Great designs are a dime a dozen. It is marketing and branding the design that is the real trick.


----------



## kimura-mma (Jul 26, 2008)

It's highly unlikely this person is being serious about stealing your design. Designs cannot be patented... So it goes to show that he is simply using words to bother you, because he doesn't really understand what he's talking about.

If you used the design first and sold products using the design, then you own the copyright. You can register an official copyright if you want. But you also have emails or forum posts that prove he is threatening to steal your design. So you would have some legal recourse if you wanted to take action.

If you are truly concerned, then consult an IP attorney. Otherwise, let it go. If he does steal your design, then you can take action at that point. But are you really going to spend money on litigation at this point? Is it really worth it? Much of this will depend on whether he actually steals your design and tells you about it. And it also depends on exactly how he uses your design.

Based on your original post, it was a message board conversation that turned ugly. He made a threat and you egged it on. A judge isn't going to award you some great riches as a settlement. Unless you can claim legit damages, this is a silly internet prank that won't amount to anything.

Don't get me wrong, you should keep an eye out to protect your IP. But don't lose sleep over it, either. There isn't much to gain here.


----------



## Ezra4ever (May 11, 2011)

I think I'll just copyright my design, since it's not quite expensive to do.


----------



## PositiveDave (Dec 1, 2008)

If I steal your design, I promise that I won't tell you beforehand. Otherwise I'd be a jerk


----------



## ranger648 (Apr 3, 2012)

proworlded said:


> It is my understanding that if you create an original design, and display it for sale, it is automatically copyrighted. A patent is for an invention.


I have been doing this for awhile and not sure how to word this but say I do 500 t shirts for a company or license tags to try to get there business and they take my designs and go to another company and have them do the same thing. What would my options be?


----------



## hubindustries (May 21, 2012)

Once you finish an original work it is automatically copyright protected. You dont have to register it. It doesn't have to be up for sale or anything. Actual copyright registration could help in a defense of ownership, but is not necessary. All you really need is proof of creation date to defend it in court.
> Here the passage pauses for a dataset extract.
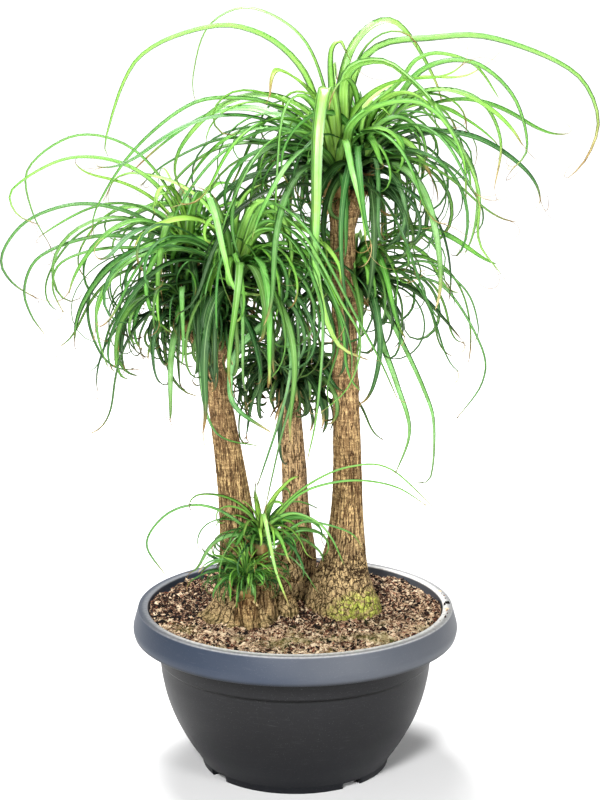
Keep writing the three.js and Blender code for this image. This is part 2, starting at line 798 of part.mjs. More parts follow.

Take your design to a notary and have it notarized. then you have proof of date.


----------



## treefox2118 (Sep 23, 2010)

Copyright means absolutely nothing.

All our designs that we make are released free to the public. We even provide original source files for our designs.

Why?

You can't afford to defend your art. If I have more money than you, I can "steal" your artwork and could afford to lock you up in court for years.

Now, I just give it away. It's a great form of marketing, and we still sell a ton of our designs. On some of our sites, we even provide a link to let people download the same artwork to print themselves -- and people still buy from us.

Ignore this guy. How much time have you wasted on him that could've been better spent selling your goods?


----------



## precredit (Jan 22, 2010)

To Trefox2118- can you send me a link to one of your sites please?


----------